Ascension, by Nicholas Binge: Alas, this was a dud on all counts – plotting, writing, dialogue.

The Singularity, by Dino Buzzati: This, on the other hand, is an amazing example of early science fiction dealing with artificial intelligence, deceptively funny and also incredibly modern feeling. The eeriness Buzzati captures is affecting.

I am VERY behind on these – this set is from the end of August through early October.

Whalefall, by Daniel Kraus: So much of this was ridiculous, and the prose veered very purple, but damn I have to hand it to the author for coming up with this conceit – a modern-day Jonah, basically – and sticking with it in the most comparatively realistic way possible.

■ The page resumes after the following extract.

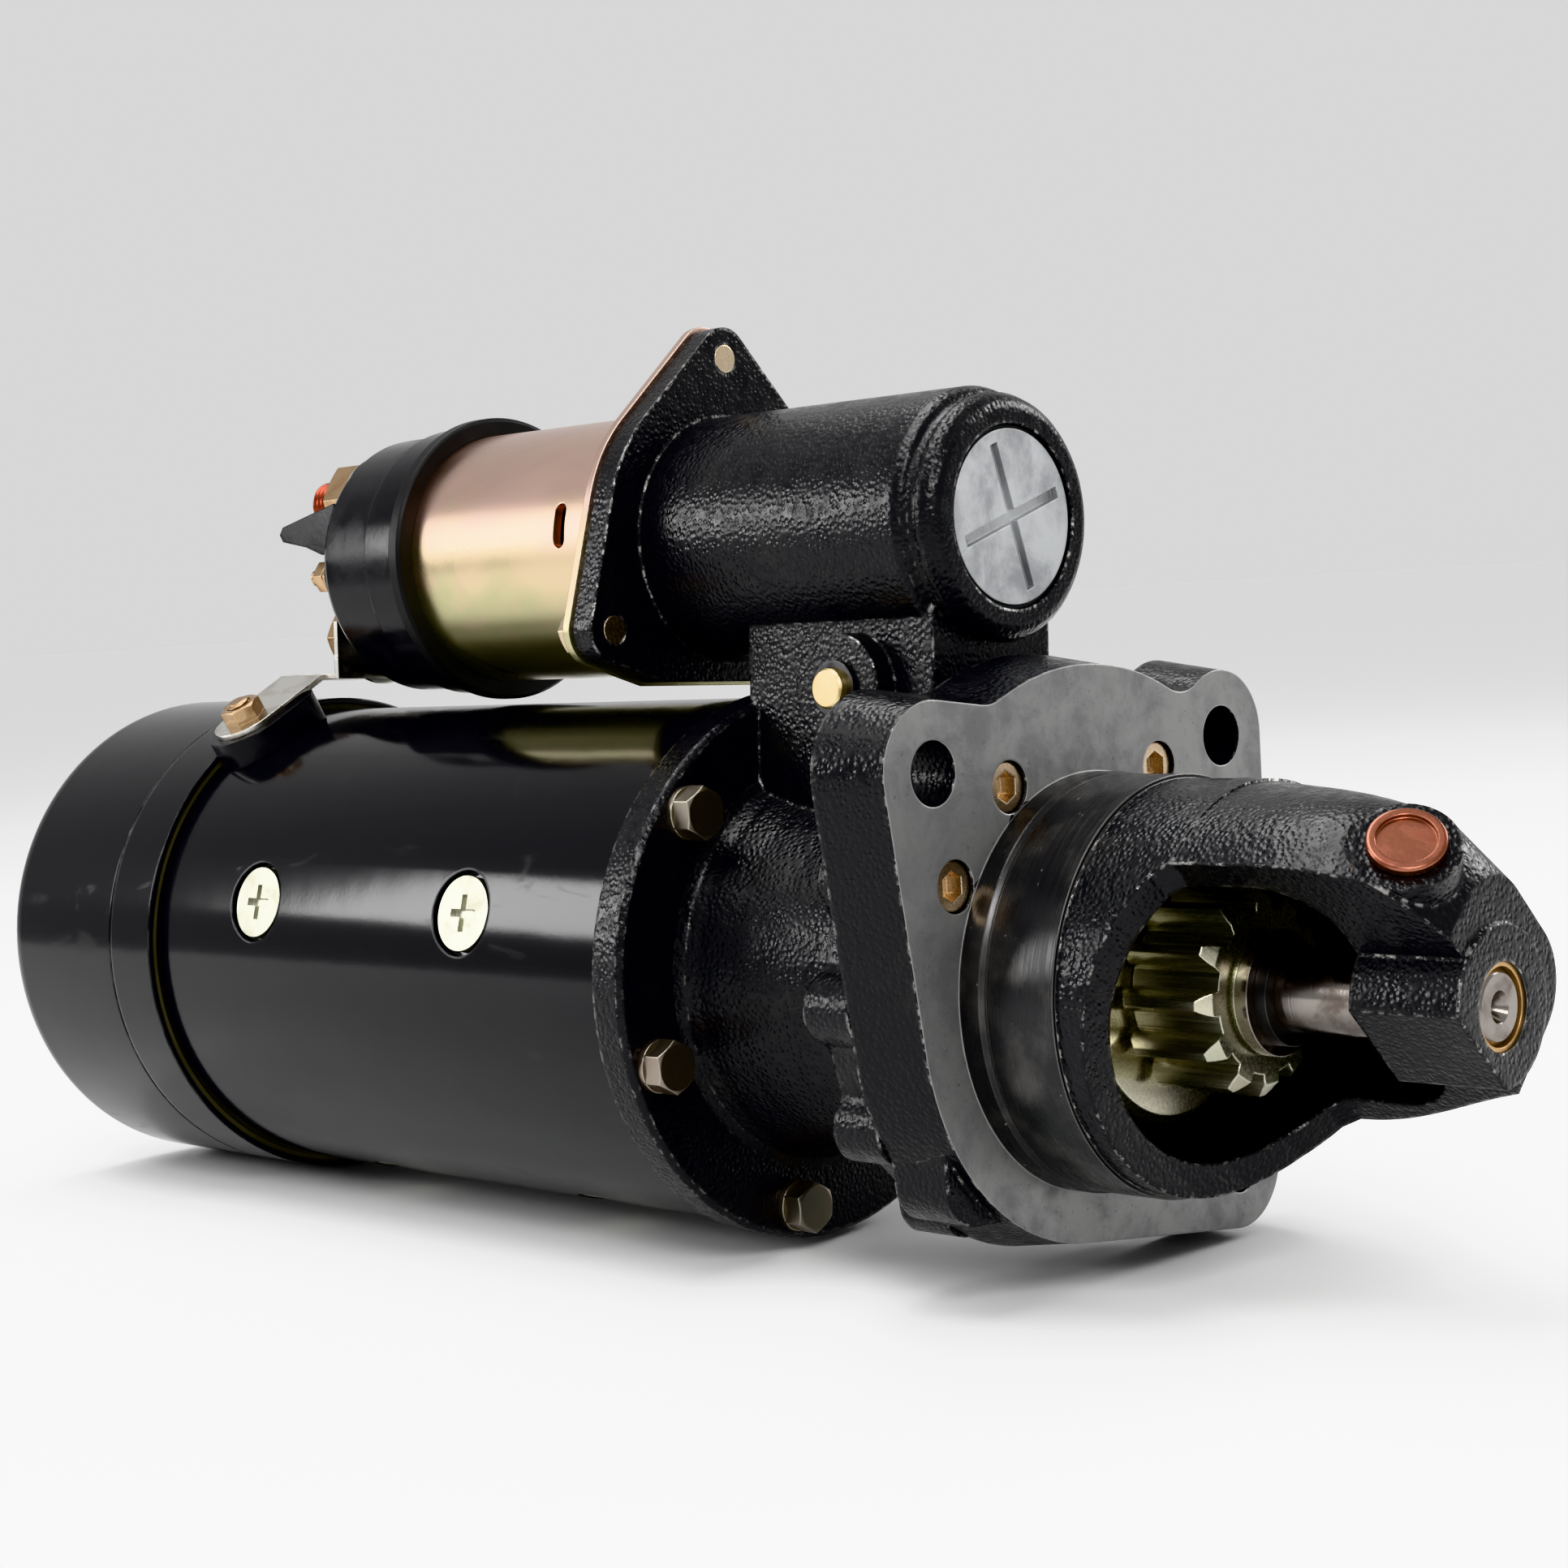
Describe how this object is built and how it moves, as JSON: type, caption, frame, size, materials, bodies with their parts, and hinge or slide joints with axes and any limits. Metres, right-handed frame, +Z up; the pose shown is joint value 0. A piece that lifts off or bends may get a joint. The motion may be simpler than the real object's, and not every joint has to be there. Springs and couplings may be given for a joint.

The Garden, by Clare Beams: I loved The Illness Lesson and read this with interest but was ultimately not blown away by the plot or ideas. I liked that the main character was prickly, but for a premise with so much potential the story didn’t really pan out.

The God of the Woods, by Liz Moore: Heard many things about this before reading it; I kept trying to figure out if the dual timelines were really necessary, but they also didn’t bother or confuse me, so why question it? The Judyta sections were the most compelling and I thought Moore generally stuck the landing (more so, in my opinion, in the 1970s storyline than the earlier one). I did question a few characters’ motives in framing people…

The Cemetery of Untold Stories, by Julia Alvarez: I expected this to literally be a set of unfinished stories, perhaps held together by some minimal framework (and I was already jealous of this concept), but it was much more developed than that, with the actual cemetery a part of a larger story. None of the “untold stories” felt incomplete or forced together.

I Who Have Never Known Men, by Jacqueline Harpman: This one gave me some existential dread. Very compact and also claustrophobic. I wished more had been explained, even though I know that wasn’t the point.